A report from international think tank Chatham House is critical of the status of biomass, specifically wood pellets, in the UK, as it says it produces more emissions than the coal-fired power it is supposed to replace.
The report will draw scrutiny on projects such as the Drax coal to biomass conversion in England. Drax has contested the findings.
The Times reports that Chatham House found that chopping down trees and transporting wood across the Atlantic Ocean to feed power stations produces more greenhouse gases than much cheaper coal. It blames the rush to meet EU renewable energy targets, which resulted in ministers making the false assumption that burning trees was carbon-neutral.
The Times noted that green subsidies for wood pellets and other biomass were promoted by then energy secretary Chris Huhne, who is now European chairman of Zilkha Biomass, a US supplier of wood pellets.
Britain is by far the biggest importer of wood pellets for heat and power in the EU, shipping in 7.5 million tonnes last year, mostly from the US and Canada, while Drax received more than £450m in subsidies in 2015 for burning biomass.
The report says that the government’s assessment of the impact on the climate of switching from coal to wood pellets is flawed because it ignores emissions from burning pellets in power stations. The assessment counts only emissions from harvesting, processing and transporting wood pellets.
Wood pellets are claimed to be carbon-neutral partly because the forests from which they come are replanted. New trees would eventually absorb as much carbon as was emitted when mature trees were harvested and burnt. However, the report says that this process could take centuries — too late to contribute to preventing climate change over coming decades.
Mr Duncan Brack, independent environmental analyst behind the report said: “It is ridiculous for the same kind of subsidies that go to genuine zero-carbon technologies, like solar and wind, to go to biomass use that might be increasing carbon emissions. It’s not a good use of money.
“For any biomass facility that is burning wood for energy, unless they are only burning stuff like saw-mill residues or post-consumer waste, their activities will be increasing carbon emissions in the atmosphere for decades or centuries. We shouldn’t be subsidising that.”
Pellet companies and power stations using them tended to claim that most of their wood was residues, Mr Brack said. In fact, about three quarters of the pellets from the southern US came from whole trees and residues accounted for only a quarter.

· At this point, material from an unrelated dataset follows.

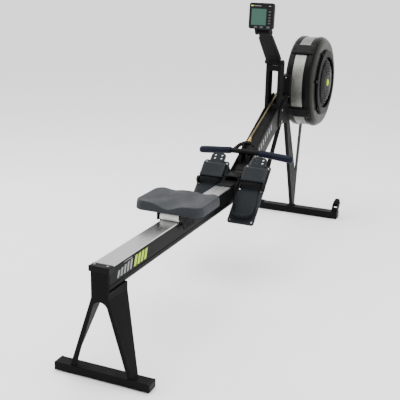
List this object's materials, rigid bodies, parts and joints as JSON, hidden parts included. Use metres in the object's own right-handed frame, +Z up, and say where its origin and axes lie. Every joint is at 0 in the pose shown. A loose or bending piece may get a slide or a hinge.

However, Nina Skorupska, chief executive of the Renewable Energy Association, which represents Drax, in North Yorkshire, is not in agreement with the report’s findings.
“This report hangs on the fallacy that it takes decades for a forest to recapture carbon. That isn’t true . . . Imagine you have 100 trees, all growing 3 per cent bigger per year. You could remove two trees for timber, with offcuts going to bioenergy, and the forest would still absorb 1 per cent more carbon than the year before. There’s no delay involved. This is true whether it’s a hundred trees or a hundred million.”
“Biomass delivers a massive cut in carbon emissions compared to fossil fuels. The whole supply chain is monitored in detail to ensure we cut greenhouse gas emissions by at least 60 per cent compared to fossil fuels.”
Drax also responded to say: “The biomass we use is sustainably sourced from working forests where biodiversity is protected, productivity is maintained and growth exceeds what is harvested. We take the low-grade material to make the compressed wood pellets used to generate electricity . . . There is a widespread scientific consensus that this low-value wood is precisely the material which delivers the biggest carbon reductions.”
ClientEarth CEO James Thornton said: “The UK is funnelling mammoth sums into burning wood pellets – but what are we really paying for? It’s not clean energy. Public money is being used to finance damaging infrastructure lock-in. The government needs to look forward – the UK needs to manage demand through smart technologies, ramp up efficiency measures and invest decisively in truly renewable energy sources.”